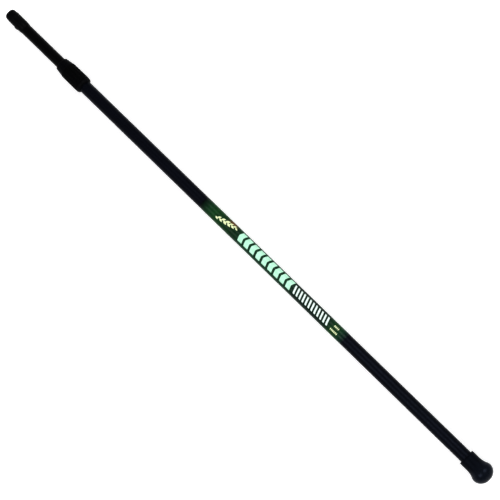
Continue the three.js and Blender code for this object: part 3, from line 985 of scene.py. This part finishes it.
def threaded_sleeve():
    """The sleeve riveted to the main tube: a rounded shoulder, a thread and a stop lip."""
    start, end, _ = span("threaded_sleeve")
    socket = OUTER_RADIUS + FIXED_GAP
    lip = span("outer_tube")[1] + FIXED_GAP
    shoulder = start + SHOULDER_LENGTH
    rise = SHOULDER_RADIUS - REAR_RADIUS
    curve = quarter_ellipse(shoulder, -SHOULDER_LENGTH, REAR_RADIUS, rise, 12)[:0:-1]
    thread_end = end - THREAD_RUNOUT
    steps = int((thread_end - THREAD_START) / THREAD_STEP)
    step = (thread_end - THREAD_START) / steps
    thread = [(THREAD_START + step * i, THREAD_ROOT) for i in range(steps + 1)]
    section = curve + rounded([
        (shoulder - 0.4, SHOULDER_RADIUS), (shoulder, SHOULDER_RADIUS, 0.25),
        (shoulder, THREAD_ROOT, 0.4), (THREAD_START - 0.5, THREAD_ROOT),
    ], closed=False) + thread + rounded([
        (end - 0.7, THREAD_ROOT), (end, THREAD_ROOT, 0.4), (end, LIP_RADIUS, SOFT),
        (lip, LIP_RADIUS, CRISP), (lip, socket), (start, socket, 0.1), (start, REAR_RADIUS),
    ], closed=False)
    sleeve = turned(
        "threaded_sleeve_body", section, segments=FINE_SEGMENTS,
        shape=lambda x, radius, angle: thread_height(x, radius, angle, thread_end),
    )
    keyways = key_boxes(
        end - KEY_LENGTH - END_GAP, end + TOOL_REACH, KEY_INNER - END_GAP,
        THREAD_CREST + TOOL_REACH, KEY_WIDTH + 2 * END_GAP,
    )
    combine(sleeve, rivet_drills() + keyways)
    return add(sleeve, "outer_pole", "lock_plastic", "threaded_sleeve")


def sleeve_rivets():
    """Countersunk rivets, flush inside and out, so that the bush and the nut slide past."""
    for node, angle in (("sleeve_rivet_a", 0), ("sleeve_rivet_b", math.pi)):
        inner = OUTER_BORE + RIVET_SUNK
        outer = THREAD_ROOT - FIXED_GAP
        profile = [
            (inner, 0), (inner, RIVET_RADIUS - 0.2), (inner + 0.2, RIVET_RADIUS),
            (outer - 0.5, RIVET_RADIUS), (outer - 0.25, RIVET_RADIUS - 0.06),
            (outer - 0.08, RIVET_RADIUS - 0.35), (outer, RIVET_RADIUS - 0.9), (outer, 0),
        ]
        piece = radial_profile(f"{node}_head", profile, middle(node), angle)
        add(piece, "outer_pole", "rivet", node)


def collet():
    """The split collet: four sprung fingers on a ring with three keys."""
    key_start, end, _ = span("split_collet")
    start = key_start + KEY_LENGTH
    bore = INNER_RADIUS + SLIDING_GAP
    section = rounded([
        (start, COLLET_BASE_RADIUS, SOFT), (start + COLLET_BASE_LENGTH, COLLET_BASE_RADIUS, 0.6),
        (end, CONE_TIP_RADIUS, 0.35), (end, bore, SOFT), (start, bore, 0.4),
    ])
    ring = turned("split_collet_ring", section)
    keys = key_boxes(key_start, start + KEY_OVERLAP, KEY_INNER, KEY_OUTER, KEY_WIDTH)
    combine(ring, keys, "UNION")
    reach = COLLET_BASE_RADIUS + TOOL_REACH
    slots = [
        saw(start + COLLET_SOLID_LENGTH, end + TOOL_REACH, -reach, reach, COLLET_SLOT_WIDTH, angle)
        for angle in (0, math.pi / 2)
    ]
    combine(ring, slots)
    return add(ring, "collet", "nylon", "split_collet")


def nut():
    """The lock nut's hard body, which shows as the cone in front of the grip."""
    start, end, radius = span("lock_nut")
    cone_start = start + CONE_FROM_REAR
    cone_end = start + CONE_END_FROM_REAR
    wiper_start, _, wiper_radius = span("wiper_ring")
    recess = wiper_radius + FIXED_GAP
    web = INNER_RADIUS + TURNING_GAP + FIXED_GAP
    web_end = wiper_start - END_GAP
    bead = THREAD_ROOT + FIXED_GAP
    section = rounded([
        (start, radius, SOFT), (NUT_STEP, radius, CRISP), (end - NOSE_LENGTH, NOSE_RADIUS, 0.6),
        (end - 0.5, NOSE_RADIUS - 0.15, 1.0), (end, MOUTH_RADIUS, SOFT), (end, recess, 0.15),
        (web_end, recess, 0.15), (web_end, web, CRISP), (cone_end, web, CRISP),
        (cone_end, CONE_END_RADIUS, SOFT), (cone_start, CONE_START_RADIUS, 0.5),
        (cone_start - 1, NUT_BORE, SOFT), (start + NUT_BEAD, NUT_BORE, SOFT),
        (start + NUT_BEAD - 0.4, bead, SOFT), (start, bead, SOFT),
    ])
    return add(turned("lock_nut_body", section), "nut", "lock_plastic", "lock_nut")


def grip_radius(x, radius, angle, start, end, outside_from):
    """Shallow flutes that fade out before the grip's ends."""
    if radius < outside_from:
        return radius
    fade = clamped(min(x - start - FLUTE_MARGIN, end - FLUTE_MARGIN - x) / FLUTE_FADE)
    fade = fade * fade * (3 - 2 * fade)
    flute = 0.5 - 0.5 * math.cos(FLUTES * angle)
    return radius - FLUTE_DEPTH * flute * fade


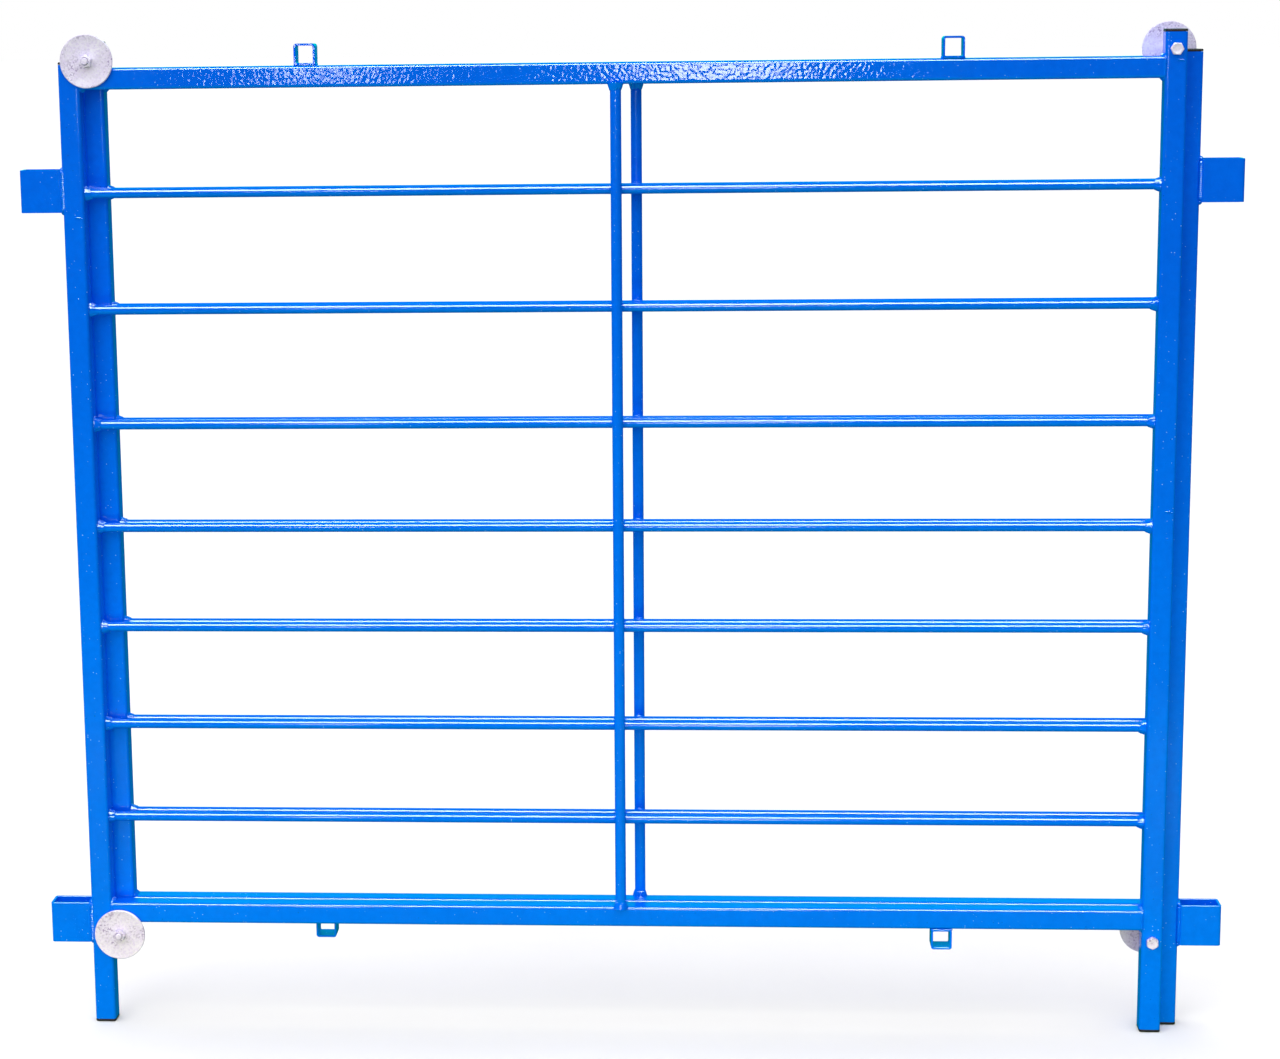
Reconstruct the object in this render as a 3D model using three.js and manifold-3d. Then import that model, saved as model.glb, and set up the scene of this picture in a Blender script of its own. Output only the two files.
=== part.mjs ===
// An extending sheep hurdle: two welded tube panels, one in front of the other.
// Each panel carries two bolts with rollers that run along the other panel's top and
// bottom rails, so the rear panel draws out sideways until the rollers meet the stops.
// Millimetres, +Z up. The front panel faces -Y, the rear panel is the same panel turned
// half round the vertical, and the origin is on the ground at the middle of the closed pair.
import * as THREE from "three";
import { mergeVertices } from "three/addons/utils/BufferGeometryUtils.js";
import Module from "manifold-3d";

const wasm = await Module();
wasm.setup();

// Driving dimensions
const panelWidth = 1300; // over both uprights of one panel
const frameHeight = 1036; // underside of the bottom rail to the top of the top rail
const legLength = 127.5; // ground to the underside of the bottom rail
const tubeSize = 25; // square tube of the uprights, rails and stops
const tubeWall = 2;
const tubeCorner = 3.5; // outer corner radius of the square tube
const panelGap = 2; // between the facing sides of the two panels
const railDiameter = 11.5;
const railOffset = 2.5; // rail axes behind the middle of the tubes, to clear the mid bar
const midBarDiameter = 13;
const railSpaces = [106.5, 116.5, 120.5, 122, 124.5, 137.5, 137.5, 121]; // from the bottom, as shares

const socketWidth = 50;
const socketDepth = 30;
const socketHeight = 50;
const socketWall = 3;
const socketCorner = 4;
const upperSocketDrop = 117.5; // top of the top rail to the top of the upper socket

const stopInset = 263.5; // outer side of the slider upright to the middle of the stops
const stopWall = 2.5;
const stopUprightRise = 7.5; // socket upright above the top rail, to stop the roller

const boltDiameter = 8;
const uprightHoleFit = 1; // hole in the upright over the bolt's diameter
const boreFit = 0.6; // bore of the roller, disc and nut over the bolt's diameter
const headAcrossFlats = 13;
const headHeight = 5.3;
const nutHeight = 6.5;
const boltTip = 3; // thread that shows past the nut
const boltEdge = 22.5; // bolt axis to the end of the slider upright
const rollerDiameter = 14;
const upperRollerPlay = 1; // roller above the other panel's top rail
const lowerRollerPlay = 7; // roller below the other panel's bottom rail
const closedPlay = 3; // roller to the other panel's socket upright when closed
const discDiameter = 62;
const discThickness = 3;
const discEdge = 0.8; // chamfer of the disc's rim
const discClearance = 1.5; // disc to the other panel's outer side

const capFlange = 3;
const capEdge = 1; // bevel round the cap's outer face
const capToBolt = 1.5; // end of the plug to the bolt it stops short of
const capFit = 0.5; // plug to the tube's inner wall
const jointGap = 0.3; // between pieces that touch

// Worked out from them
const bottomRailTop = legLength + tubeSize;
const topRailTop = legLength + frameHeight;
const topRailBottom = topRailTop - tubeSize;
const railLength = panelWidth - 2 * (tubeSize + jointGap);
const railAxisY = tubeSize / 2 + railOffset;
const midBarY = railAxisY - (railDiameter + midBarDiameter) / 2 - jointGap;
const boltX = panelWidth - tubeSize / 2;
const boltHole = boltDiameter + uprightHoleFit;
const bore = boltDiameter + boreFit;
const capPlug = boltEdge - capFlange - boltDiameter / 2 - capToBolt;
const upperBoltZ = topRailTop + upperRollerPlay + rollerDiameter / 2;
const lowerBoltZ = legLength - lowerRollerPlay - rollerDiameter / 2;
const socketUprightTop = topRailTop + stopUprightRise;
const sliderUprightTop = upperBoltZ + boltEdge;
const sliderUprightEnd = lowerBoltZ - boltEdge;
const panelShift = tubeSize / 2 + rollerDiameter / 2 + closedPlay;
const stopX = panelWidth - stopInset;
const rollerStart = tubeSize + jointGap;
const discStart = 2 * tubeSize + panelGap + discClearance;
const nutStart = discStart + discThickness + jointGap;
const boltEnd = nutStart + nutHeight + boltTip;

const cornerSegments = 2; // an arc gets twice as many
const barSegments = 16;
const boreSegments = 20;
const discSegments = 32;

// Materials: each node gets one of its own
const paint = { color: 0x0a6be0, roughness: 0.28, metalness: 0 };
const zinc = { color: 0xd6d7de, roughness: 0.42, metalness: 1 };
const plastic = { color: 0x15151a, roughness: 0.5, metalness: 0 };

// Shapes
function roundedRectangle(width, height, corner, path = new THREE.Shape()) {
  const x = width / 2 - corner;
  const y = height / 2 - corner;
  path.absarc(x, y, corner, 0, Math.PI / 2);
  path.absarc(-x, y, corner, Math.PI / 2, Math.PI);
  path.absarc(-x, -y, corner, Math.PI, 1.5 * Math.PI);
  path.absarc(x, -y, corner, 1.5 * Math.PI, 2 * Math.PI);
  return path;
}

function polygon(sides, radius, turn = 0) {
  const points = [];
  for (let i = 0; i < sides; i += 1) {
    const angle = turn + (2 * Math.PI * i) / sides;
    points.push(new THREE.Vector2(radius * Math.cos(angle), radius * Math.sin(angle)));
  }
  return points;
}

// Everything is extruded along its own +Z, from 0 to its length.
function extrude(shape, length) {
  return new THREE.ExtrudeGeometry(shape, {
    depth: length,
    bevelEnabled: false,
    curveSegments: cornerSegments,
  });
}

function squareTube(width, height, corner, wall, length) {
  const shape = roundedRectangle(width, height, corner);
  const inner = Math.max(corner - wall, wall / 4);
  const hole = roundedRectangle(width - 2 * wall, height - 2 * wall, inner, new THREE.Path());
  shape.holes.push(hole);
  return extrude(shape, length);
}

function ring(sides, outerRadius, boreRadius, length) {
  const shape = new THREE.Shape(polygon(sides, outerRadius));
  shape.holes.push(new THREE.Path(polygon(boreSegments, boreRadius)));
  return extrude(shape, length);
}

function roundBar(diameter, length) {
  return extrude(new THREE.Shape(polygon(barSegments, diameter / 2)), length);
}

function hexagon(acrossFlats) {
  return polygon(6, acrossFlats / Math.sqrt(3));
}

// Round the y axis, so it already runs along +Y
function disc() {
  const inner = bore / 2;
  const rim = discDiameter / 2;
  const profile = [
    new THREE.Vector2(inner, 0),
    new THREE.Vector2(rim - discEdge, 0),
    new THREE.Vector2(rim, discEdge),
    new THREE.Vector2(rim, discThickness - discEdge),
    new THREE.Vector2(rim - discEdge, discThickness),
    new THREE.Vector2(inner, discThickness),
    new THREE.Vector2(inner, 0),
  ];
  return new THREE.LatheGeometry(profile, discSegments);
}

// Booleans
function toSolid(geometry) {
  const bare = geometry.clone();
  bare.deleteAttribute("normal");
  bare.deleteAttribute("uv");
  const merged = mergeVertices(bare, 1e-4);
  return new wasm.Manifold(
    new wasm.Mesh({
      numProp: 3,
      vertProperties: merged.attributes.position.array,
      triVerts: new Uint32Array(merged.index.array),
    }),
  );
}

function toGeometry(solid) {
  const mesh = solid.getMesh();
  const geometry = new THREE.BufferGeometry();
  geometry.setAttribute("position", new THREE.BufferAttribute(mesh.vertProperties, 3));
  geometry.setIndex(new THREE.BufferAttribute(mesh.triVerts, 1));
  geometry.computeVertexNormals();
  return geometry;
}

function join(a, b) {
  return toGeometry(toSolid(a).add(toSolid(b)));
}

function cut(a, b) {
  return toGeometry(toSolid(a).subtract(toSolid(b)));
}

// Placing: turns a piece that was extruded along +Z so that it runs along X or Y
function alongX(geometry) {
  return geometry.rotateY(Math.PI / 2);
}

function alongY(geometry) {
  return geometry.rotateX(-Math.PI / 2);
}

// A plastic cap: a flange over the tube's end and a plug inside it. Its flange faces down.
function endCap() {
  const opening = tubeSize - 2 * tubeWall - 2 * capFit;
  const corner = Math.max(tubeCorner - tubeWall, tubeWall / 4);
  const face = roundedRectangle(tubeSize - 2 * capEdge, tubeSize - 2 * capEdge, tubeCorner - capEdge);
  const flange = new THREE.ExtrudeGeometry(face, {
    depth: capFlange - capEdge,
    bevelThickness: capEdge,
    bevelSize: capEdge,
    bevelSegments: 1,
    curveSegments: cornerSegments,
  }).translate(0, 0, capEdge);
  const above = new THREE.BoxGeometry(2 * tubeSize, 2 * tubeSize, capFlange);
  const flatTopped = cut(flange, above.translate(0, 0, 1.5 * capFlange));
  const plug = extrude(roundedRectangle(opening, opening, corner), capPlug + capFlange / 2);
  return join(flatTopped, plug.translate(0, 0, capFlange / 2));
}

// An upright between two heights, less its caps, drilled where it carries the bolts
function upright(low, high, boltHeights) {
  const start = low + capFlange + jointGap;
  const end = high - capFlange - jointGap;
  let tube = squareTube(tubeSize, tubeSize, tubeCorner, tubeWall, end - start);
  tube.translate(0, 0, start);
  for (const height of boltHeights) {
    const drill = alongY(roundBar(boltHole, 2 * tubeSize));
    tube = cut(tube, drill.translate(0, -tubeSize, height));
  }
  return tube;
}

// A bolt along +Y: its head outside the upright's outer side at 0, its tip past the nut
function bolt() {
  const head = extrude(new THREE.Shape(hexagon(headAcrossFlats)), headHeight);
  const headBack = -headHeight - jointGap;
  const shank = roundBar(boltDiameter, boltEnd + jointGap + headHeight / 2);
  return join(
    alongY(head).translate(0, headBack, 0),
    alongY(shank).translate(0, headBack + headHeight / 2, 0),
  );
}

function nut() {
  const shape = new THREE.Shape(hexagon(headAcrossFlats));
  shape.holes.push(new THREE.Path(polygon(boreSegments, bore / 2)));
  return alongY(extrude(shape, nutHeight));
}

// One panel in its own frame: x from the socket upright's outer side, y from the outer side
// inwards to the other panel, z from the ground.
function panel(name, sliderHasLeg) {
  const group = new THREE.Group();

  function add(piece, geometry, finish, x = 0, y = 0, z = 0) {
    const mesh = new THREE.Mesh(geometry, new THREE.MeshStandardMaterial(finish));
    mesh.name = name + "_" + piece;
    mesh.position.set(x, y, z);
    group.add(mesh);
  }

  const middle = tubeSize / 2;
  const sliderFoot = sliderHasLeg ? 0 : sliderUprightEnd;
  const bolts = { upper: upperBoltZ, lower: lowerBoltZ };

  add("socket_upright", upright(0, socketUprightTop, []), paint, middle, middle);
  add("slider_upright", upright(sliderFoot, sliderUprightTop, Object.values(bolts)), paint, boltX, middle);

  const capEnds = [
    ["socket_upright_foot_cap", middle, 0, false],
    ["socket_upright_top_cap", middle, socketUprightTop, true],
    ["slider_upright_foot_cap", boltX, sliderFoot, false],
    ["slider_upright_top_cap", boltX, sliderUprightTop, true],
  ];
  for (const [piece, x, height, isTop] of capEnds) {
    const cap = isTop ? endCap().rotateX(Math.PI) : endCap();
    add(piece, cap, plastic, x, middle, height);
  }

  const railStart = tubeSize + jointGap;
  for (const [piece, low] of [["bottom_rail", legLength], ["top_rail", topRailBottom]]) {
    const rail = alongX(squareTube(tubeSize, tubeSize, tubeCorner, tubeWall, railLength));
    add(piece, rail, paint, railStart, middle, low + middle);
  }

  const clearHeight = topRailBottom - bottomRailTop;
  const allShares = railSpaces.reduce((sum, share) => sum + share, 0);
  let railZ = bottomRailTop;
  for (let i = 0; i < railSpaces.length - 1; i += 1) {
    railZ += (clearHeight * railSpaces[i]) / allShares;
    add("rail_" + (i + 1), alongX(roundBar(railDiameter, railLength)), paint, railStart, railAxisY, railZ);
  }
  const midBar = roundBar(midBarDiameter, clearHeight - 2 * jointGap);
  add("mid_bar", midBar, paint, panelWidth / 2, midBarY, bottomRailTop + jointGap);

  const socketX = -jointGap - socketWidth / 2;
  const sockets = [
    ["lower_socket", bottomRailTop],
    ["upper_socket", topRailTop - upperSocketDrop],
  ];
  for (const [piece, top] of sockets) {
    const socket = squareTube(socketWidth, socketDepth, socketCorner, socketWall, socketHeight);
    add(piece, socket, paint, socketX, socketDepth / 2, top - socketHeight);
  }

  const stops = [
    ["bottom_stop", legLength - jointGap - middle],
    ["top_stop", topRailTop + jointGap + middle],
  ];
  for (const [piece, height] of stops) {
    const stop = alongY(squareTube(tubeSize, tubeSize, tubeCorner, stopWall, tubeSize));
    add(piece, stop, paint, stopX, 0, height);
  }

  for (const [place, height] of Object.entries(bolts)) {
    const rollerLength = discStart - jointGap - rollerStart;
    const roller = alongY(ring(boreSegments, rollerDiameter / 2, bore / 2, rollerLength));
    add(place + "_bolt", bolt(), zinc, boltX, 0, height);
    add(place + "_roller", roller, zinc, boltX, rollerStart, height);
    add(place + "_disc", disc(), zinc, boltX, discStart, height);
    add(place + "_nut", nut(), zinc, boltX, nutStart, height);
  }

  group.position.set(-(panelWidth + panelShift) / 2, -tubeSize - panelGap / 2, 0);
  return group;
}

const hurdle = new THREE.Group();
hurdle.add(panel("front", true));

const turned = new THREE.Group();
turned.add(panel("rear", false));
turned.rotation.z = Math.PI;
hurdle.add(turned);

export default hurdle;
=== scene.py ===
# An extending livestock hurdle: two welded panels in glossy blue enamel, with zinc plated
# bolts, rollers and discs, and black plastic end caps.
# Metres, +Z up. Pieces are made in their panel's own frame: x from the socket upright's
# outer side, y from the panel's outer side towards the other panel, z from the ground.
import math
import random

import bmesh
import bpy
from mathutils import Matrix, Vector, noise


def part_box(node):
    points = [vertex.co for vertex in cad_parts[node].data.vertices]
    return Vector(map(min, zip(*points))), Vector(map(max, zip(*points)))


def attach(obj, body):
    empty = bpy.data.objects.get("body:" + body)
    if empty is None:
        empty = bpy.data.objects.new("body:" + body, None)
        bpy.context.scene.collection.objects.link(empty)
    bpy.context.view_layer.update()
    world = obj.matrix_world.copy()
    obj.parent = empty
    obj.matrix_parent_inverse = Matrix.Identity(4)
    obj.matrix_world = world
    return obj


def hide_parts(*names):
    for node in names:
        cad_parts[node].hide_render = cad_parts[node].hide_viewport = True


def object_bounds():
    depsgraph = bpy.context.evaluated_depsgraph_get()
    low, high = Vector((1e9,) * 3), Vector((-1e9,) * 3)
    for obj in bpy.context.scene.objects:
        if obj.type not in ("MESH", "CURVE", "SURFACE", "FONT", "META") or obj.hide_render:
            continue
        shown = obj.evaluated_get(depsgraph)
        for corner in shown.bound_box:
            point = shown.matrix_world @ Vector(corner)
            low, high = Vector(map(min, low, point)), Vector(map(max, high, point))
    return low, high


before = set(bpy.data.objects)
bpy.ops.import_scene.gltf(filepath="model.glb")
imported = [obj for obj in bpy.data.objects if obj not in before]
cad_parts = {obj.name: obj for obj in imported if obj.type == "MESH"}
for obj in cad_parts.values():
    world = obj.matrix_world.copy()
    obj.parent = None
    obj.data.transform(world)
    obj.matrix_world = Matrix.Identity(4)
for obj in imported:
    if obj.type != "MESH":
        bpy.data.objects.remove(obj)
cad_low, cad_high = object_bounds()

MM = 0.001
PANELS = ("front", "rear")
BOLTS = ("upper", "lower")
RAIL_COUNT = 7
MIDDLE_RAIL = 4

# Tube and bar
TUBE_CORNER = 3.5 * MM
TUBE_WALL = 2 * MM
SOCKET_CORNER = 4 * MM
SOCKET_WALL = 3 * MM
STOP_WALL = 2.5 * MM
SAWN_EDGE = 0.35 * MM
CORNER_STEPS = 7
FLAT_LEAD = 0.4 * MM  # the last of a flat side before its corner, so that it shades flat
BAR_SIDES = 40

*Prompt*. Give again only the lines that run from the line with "const hurdle = new THREE.Group();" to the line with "if obj.type not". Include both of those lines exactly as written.

*Answer to the exercise*.
const hurdle = new THREE.Group();
hurdle.add(panel("front", true));

const turned = new THREE.Group();
turned.add(panel("rear", false));
turned.rotation.z = Math.PI;
hurdle.add(turned);

export default hurdle;
=== scene.py ===
# An extending livestock hurdle: two welded panels in glossy blue enamel, with zinc plated
# bolts, rollers and discs, and black plastic end caps.
# Metres, +Z up. Pieces are made in their panel's own frame: x from the socket upright's
# outer side, y from the panel's outer side towards the other panel, z from the ground.
import math
import random

import bmesh
import bpy
from mathutils import Matrix, Vector, noise


def part_box(node):
    points = [vertex.co for vertex in cad_parts[node].data.vertices]
    return Vector(map(min, zip(*points))), Vector(map(max, zip(*points)))


def attach(obj, body):
    empty = bpy.data.objects.get("body:" + body)
    if empty is None:
        empty = bpy.data.objects.new("body:" + body, None)
        bpy.context.scene.collection.objects.link(empty)
    bpy.context.view_layer.update()
    world = obj.matrix_world.copy()
    obj.parent = empty
    obj.matrix_parent_inverse = Matrix.Identity(4)
    obj.matrix_world = world
    return obj


def hide_parts(*names):
    for node in names:
        cad_parts[node].hide_render = cad_parts[node].hide_viewport = True


def object_bounds():
    depsgraph = bpy.context.evaluated_depsgraph_get()
    low, high = Vector((1e9,) * 3), Vector((-1e9,) * 3)
    for obj in bpy.context.scene.objects:
        if obj.type not in ("MESH", "CURVE", "SURFACE", "FONT", "META") or obj.hide_render:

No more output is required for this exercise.